## [Dataset content]

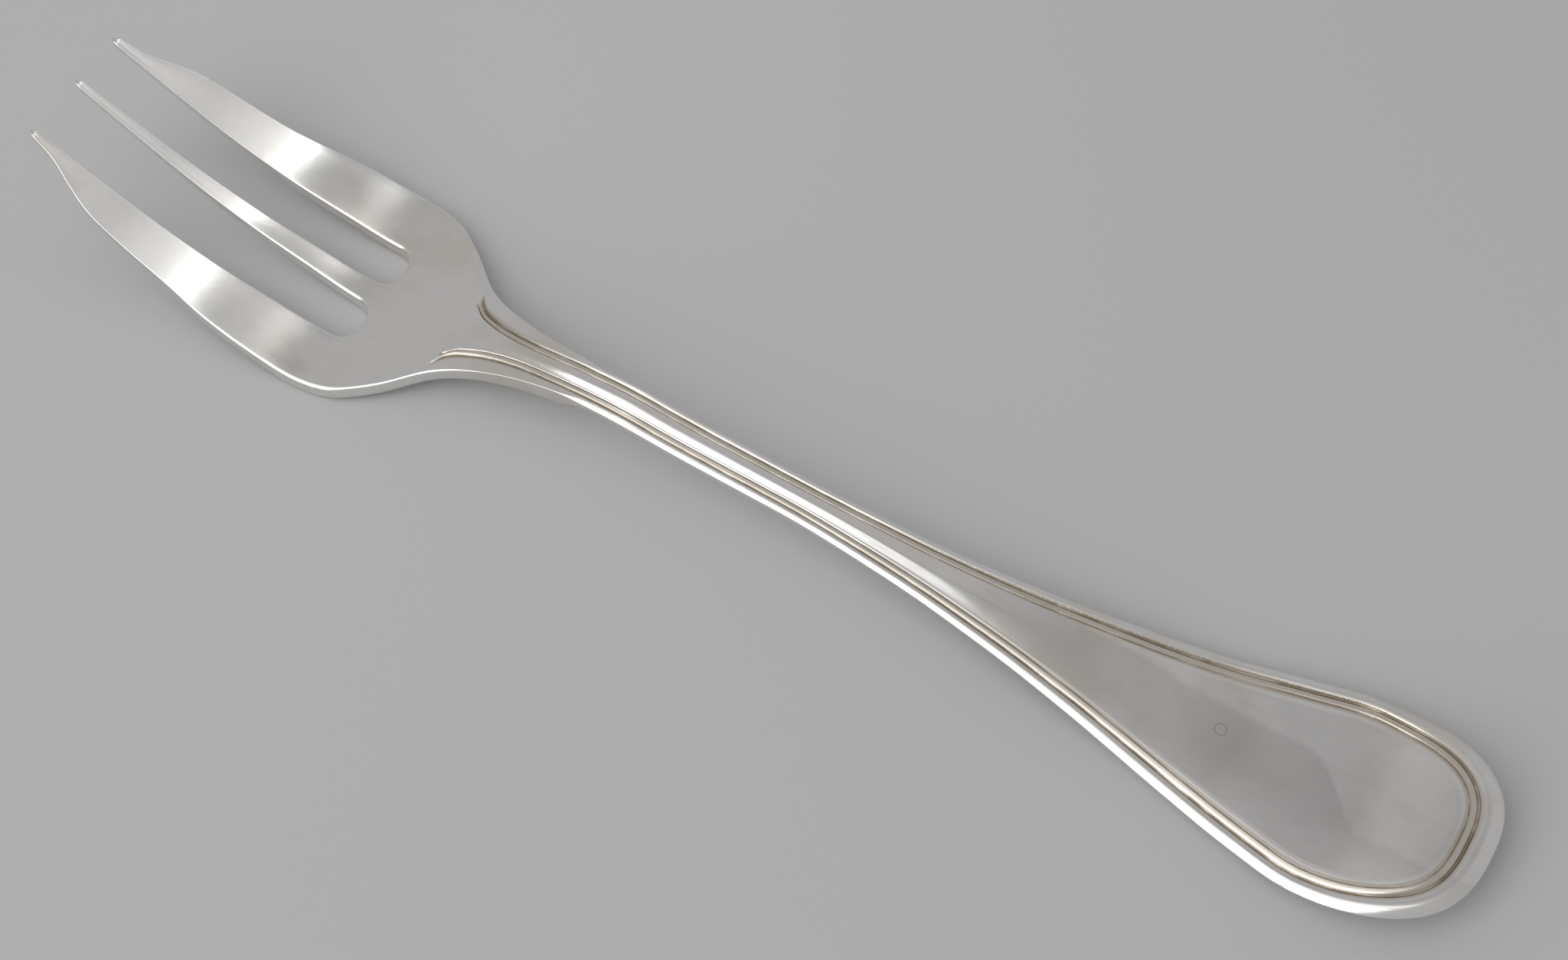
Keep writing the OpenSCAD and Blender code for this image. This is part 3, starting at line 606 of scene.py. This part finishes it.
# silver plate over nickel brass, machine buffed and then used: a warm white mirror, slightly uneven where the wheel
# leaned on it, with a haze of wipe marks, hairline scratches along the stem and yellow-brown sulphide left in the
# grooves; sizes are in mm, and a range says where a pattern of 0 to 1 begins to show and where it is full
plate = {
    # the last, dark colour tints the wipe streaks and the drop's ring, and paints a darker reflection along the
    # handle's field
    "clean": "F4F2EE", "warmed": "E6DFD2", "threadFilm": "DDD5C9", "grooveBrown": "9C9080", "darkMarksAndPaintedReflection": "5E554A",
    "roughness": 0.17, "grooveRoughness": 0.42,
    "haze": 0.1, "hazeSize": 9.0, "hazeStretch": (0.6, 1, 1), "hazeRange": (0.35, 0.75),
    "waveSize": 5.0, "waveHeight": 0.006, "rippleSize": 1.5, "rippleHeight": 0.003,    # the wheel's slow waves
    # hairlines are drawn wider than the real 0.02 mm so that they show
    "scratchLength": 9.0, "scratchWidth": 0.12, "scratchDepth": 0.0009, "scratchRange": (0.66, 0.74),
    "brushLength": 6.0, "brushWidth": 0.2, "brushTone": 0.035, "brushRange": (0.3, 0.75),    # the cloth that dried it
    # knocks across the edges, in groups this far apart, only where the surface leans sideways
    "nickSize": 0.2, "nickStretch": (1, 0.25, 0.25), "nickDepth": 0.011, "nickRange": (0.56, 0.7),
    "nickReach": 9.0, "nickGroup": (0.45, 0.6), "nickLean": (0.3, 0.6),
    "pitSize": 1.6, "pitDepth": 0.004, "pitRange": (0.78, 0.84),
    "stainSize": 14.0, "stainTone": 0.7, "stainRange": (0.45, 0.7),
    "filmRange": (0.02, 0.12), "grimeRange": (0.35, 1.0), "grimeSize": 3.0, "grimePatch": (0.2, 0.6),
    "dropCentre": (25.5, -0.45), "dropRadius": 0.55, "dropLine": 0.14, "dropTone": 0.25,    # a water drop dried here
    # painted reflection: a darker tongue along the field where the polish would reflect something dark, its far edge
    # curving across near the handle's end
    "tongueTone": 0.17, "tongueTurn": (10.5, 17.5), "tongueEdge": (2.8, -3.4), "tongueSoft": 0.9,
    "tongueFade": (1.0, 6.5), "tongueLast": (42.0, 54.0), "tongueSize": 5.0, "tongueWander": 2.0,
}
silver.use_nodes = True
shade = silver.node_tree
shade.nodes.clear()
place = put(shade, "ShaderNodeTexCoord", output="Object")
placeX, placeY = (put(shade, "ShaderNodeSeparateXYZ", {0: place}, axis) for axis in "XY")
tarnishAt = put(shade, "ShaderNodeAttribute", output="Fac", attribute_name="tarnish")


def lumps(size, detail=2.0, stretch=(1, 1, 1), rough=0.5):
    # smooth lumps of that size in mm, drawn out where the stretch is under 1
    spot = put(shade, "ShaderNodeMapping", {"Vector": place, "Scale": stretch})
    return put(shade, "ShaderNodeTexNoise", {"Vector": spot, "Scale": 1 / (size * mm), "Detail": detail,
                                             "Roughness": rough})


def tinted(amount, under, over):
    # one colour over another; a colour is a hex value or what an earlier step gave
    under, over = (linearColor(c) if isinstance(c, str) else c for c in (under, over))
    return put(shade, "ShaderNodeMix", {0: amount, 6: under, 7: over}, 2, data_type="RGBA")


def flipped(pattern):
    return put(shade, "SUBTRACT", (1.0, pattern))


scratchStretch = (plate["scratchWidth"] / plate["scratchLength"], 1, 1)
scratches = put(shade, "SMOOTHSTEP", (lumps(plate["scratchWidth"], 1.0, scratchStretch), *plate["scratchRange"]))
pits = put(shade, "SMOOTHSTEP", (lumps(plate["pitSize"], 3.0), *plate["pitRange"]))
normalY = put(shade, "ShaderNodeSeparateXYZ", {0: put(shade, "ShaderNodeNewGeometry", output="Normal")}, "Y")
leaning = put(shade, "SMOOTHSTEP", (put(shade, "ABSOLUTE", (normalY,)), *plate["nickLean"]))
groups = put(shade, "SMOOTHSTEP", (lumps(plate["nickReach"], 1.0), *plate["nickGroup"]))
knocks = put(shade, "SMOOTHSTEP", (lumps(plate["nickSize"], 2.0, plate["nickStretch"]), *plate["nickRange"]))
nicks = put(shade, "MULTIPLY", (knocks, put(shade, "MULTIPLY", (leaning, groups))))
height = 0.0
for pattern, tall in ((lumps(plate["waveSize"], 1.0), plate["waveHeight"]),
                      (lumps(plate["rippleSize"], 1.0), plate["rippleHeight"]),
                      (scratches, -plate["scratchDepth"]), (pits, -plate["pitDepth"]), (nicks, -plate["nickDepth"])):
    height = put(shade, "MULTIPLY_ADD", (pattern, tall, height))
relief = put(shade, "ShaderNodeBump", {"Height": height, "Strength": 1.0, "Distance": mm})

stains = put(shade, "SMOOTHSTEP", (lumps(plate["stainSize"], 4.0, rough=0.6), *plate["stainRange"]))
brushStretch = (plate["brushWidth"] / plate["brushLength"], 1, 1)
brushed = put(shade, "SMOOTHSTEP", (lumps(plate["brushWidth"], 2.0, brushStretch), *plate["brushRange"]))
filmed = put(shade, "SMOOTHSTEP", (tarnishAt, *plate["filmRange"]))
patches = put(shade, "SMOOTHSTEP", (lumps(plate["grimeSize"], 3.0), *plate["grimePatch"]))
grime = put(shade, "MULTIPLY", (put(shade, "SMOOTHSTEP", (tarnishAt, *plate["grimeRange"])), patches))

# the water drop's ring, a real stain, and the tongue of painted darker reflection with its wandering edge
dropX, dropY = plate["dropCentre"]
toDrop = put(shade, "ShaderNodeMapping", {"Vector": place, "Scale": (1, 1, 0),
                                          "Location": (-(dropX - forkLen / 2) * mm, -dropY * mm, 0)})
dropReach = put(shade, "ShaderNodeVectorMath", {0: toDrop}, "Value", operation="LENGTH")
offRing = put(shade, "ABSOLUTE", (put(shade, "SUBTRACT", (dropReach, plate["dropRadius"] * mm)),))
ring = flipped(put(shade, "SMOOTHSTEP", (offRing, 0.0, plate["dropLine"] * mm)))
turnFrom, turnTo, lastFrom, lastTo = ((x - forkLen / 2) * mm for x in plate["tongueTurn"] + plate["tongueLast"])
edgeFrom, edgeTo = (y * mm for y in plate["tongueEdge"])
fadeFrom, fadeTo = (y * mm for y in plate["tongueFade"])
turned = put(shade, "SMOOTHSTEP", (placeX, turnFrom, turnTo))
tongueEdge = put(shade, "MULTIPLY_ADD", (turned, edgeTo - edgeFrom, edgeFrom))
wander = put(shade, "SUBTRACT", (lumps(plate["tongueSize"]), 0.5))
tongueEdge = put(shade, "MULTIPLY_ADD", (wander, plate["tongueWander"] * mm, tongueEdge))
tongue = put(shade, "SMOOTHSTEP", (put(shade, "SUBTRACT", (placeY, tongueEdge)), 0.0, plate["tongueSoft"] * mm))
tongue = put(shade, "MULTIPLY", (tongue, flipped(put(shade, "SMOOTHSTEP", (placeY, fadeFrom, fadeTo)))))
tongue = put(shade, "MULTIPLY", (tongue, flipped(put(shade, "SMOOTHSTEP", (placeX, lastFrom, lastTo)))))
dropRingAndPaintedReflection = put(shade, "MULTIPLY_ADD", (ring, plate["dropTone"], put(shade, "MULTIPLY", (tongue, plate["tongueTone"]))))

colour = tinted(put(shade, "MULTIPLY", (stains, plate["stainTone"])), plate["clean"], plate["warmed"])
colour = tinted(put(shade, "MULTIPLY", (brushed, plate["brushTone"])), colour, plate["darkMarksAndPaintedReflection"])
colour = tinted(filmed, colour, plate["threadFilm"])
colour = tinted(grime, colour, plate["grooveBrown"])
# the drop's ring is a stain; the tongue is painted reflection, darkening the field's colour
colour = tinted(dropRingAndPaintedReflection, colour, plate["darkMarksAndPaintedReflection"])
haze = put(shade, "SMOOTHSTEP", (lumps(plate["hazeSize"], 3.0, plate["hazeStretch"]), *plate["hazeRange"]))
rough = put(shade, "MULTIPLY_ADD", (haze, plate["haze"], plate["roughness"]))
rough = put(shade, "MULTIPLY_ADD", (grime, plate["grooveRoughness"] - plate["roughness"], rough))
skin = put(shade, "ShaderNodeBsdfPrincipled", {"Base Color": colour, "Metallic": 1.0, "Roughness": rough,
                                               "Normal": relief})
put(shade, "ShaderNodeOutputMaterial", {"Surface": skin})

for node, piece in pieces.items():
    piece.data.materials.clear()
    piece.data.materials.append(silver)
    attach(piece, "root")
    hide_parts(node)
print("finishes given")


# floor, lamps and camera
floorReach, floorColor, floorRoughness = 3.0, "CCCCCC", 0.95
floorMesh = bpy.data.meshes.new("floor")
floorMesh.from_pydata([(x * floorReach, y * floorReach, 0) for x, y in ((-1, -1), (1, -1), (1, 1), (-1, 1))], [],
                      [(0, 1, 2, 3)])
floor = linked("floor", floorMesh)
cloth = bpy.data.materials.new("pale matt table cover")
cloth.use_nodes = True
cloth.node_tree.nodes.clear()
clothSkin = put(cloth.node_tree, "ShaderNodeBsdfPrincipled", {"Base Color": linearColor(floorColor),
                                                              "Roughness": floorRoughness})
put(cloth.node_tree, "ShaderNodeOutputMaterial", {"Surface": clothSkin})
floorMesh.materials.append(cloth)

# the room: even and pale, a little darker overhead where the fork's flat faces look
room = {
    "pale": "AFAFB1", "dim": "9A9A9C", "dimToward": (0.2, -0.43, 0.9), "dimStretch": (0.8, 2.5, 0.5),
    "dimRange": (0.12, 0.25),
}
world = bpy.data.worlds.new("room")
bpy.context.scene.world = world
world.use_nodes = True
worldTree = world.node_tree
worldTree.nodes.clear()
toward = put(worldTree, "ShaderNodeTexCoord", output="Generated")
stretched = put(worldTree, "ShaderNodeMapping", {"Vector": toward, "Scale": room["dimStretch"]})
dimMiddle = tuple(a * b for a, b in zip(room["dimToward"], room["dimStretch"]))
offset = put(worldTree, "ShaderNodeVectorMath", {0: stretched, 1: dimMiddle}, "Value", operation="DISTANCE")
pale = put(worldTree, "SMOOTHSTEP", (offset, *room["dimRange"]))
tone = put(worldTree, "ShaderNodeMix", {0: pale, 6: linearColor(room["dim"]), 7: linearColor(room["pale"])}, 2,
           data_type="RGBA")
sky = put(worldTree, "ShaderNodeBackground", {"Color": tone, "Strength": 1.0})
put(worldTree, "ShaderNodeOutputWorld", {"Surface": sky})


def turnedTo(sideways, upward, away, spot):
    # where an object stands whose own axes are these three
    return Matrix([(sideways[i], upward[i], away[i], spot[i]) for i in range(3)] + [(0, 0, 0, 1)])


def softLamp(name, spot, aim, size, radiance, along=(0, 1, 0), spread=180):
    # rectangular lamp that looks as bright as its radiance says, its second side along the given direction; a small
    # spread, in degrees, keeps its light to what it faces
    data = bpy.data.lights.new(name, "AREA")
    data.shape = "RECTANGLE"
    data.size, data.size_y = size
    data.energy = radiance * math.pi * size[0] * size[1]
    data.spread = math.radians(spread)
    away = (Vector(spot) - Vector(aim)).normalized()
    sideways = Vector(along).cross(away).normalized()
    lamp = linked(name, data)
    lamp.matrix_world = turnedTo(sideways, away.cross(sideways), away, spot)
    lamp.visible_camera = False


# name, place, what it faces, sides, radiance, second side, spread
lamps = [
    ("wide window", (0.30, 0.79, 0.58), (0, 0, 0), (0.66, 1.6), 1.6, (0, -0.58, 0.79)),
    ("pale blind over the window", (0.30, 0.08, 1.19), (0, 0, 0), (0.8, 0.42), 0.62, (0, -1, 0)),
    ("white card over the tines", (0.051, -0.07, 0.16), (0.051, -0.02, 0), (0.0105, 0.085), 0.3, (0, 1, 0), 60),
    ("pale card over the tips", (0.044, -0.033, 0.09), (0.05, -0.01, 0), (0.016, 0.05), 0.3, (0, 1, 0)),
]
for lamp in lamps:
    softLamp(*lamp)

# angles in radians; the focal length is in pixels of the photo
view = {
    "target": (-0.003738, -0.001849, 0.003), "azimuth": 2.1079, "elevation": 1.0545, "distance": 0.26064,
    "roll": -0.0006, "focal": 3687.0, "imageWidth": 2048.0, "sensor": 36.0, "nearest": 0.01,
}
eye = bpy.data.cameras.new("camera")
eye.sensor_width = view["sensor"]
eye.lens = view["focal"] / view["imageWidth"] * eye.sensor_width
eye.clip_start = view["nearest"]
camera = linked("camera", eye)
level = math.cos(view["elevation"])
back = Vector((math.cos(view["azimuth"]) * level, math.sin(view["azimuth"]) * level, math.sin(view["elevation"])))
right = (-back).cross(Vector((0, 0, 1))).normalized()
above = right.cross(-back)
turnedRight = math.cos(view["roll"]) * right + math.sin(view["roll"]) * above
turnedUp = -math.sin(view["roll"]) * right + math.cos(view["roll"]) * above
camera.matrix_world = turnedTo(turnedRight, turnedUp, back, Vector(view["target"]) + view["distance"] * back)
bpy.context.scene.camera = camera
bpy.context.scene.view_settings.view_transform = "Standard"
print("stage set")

## [Problem details]
Exactly and only the lines from the line with "hide_parts(node)" to the line with "floorMesh.materials.append(cloth)", both included, are to be printed.

## [Task output]
    hide_parts(node)
print("finishes given")


# floor, lamps and camera
floorReach, floorColor, floorRoughness = 3.0, "CCCCCC", 0.95
floorMesh = bpy.data.meshes.new("floor")
floorMesh.from_pydata([(x * floorReach, y * floorReach, 0) for x, y in ((-1, -1), (1, -1), (1, 1), (-1, 1))], [],
                      [(0, 1, 2, 3)])
floor = linked("floor", floorMesh)
cloth = bpy.data.materials.new("pale matt table cover")
cloth.use_nodes = True
cloth.node_tree.nodes.clear()
clothSkin = put(cloth.node_tree, "ShaderNodeBsdfPrincipled", {"Base Color": linearColor(floorColor),
                                                              "Roughness": floorRoughness})
put(cloth.node_tree, "ShaderNodeOutputMaterial", {"Surface": clothSkin})
floorMesh.materials.append(cloth)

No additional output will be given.